National anthem demonstrations became the story at NFL stadiums around the country on Sunday. But at Texans-Patriots in Foxboro, Mass., at Dolphins-Jets in East Rutherford, N.J., and at Raiders-Washington in Landover, Md.,* the players who protested were met with jeers and boos from thousands of fans who briefly drowned out the sounds of the anthem itself. How respectful.
I bought a ticket for Dolphins-Jets, and not because I was that bored on a gorgeous early autumn Sunday. I wanted to see what the players would do during the anthem in light of our drunk-uncle president’s blustery threats and insults, and how those demonstrations might be received up in the stands.
I recorded the video below from Section 124, Row 36, Seat 5, at the Meadowlands, just as the Brooklyn Youth Chorus began to sing the anthem. On the right sideline, the Jets’ players and coaches stood in a single line and locked arms, with interim owner Christopher Johnson standing among them. On the left sideline, the Dolphins also stood in locked-armed unison, with the exceptions of left tackle Laremy Tunsil, safety Maurice Smith, tight end Julius Thomas, running back Jay Ajayi, and wide receiver Kenny Stills, who locked arms and took to one knee. Wideout Jarvis Landry stood between them.
In the video, if you look closely, you can see the Dolphins players kneeling around the 25-yard line. Soon after the anthem began, at the 11-second mark, it became impossible to hear the song for several seconds because of the boos and shouts that came raining down. It’s difficult to make out in the video, but at least one fan in the 200 level on the right side gave a theatrical thumbs-down, and “Stand up!” could be heard among the many individual screams.
It’s not in the video, but a man and a woman seated directly to my right stayed seated for the anthem. No one said a word to them or bothered them in any way. The man told me he was dismayed at how Trump could “say whatever he wants,” but that the players were expected to stay in their lane, as if they have no agency or rights to free expression.

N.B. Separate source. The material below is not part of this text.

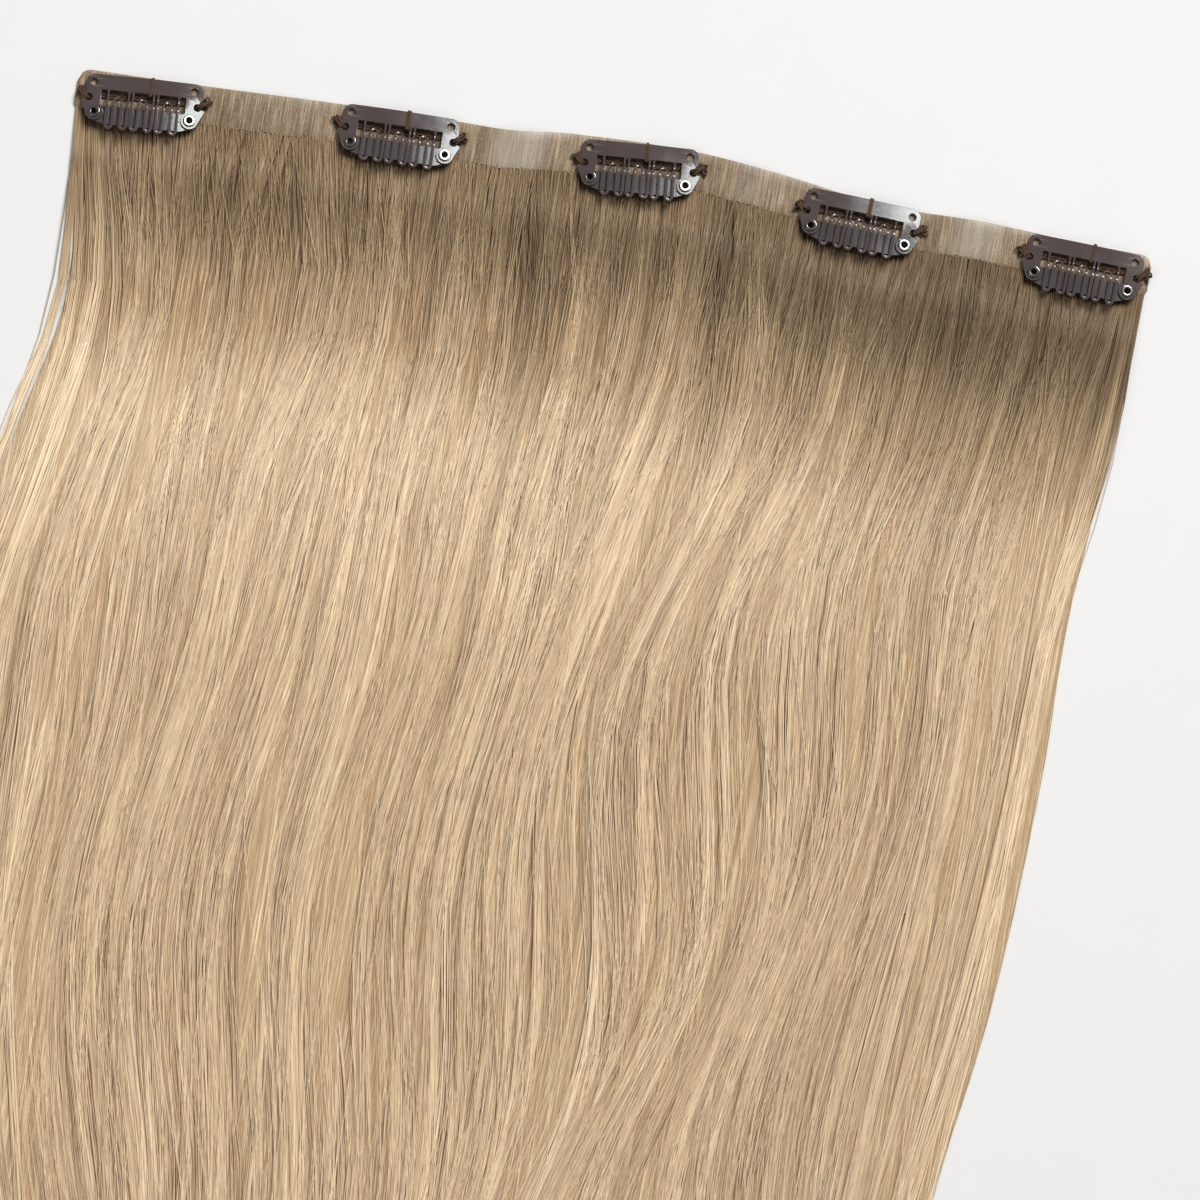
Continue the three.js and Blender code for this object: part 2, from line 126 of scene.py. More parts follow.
class Finish:
    """A node material with one Principled shader, whose nodes are added by node()."""

    def __init__(self, name, **constants):
        self.material = bpy.data.materials.new(name)
        self.material.use_nodes = True
        self.tree = self.material.node_tree
        self.shader = self.tree.nodes["Principled BSDF"]
        for socket, value in constants.items():
            self.shader.inputs[self.named(socket)].default_value = value

    def named(self, socket):
        """The shader's own name for a socket: base_color is Base Color."""
        return socket.replace("_", " ").title().replace("Ior", "IOR")

    def node(self, kind, settings=None, sockets=None, output=0):
        """Adds a node: its settings first, then values or wires for its sockets."""
        node = self.tree.nodes.new("ShaderNode" + kind)
        for setting, value in (settings or {}).items():
            if setting == "stops":
                self.set_stops(node.color_ramp, value)
            else:
                setattr(node, setting, value)
        for socket, value in (sockets or {}).items():
            self.feed(node.inputs[socket], value)
        return Wire(self, node.outputs[output])

    def set_stops(self, ramp, stops):
        """Gives a colour ramp its stops, as (place, colour) pairs."""
        while len(ramp.elements) < len(stops):
            ramp.elements.new(1.0)
        for element, (place, colour) in zip(ramp.elements, stops):
            element.position = place
            element.color = (*colour, 1.0)

    def feed(self, socket, value):
        """Links a wire to a socket, or sets the socket's own value."""
        if isinstance(value, Wire):
            self.tree.links.new(value.socket, socket)
        else:
            socket.default_value = value

    def reckon(self, operation, first, second):
        return self.node("Math", {"operation": operation}, {0: first, 1: second})

    def ease(self, value, low, high, to_low=0.0, to_high=1.0):
        """A smooth step of value from low to high."""
        settings = {"interpolation_type": "SMOOTHSTEP"}
        sockets = {"Value": value, "From Min": low, "From Max": high, "To Min": to_low, "To Max": to_high}
        return self.node("MapRange", settings, sockets)

    def blend(self, share, first, second):
        """A colour between two colours, at a share of the way."""
        first, second = [c if isinstance(c, Wire) else (*c, 1.0) for c in (first, second)]
        return self.node("Mix", {"data_type": "RGBA"}, {0: share, 6: first, 7: second}, output=2)

    def shade(self, colour, brightness):
        """A colour made lighter or darker by a number."""
        grey = self.node("CombineXYZ", {}, {"X": brightness, "Y": brightness, "Z": brightness})
        return self.node("VectorMath", {"operation": "MULTIPLY"}, {0: colour, 1: grey})

    def place(self, stretch=(1.0, 1.0, 1.0)):
        """Object coordinates, stretched along each axis."""
        coordinates = self.node("TexCoord", output=3)
        return self.node("Mapping", {"vector_type": "POINT"}, {"Vector": coordinates, "Scale": stretch})

    def noise(self, where, scale, detail=3.0, roughness=0.55):
        sockets = {"Vector": where, "Scale": scale, "Detail": detail, "Roughness": roughness}
        return self.node("TexNoise", {}, sockets)

    def attribute(self, name, output):
        """What mark() kept for the piece's points: a number is output 2, a triple output 1."""
        return self.node("Attribute", {"attribute_name": name}, output=output)

    def three(self, where):
        """The three parts of a triple."""
        first = self.node("SeparateXYZ", {}, {0: where})
        return [Wire(self, socket) for socket in first.socket.node.outputs]

    def wear(self, **wires):
        """Feeds what varies over the surface to the shader's sockets."""
        for socket, value in wires.items():
            self.feed(self.shader.inputs[self.named(socket)], value)
        return self.material

    def bump(self, height, distance, strength=1.0):
        sockets = {"Height": height, "Distance": distance, "Strength": strength}
        return self.node("Bump", {}, sockets)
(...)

Up in Foxboro, where several Patriots players took a knee, the Associated Press got video of the crowd booing as the anthem began:
Update (2:50 p.m. ET): Here are the anthem boos and shouts from the Raiders-Washington game:
Showing respect for the anthem and the flag can take many acceptable forms, according to those True Americans who booed. Silently kneeling to draw attention to a lack of basic human rights under that flag apparently isn’t one of them.